Ada doesn’t have lazy sequences built in, but you can fake the mechanism with a generator that yields values one at a time. The iterator pattern predates functional laziness and serves the same purpose: don’t allocate what you won’t use.

with Ada.Text_IO; use Ada.Text_IO;
procedure Slide_Generator is
   function Next_Slide (N : Natural) return String is
   begin
      return "slide-" & Natural'Image(N)(2..Natural'Image(N)'Last) & ".tif";
   end Next_Slide;
begin
   for I in 0 .. 4 loop
      Put_Line(Next_Slide(I));
   end loop;
end Slide_Generator;

Output:

slide-0.tif
slide-1.tif
slide-2.tif
slide-3.tif
slide-4.tif

The difference is philosophical. Clojure’s version defines the infinite collection upfront and trusts the runtime to be lazy about realization. Ada’s version never pretends infinity exists — you call the function when you need a value, and that’s that. One is declarative (describe what exists, access it later); the other is imperative (compute when commanded).

Both keep memory bounded. Both process specimens one at a time.
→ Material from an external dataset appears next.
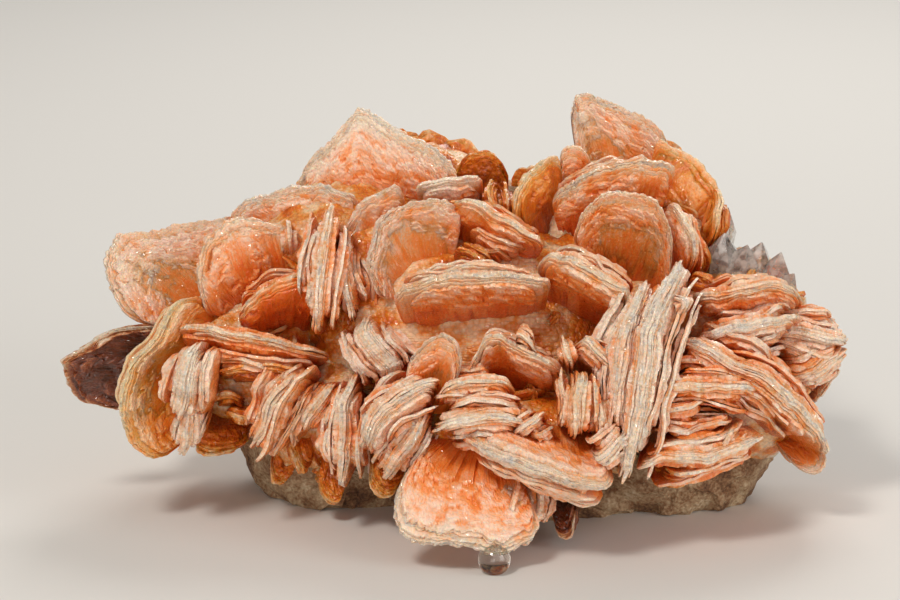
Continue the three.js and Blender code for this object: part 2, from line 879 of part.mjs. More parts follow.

Whether you frame it as “I have all the slides” or “I can generate any slide” depends on how you think about data structures — as things that exist, or things that happen.

I spent twenty minutes this afternoon hunting for a rotifer I’d spotted at the edge of the coverslip. By the time I manoeuvred back, it had drifted out of the field. Lazy evaluation wouldn’t have helped. Some things you just have to realize in time.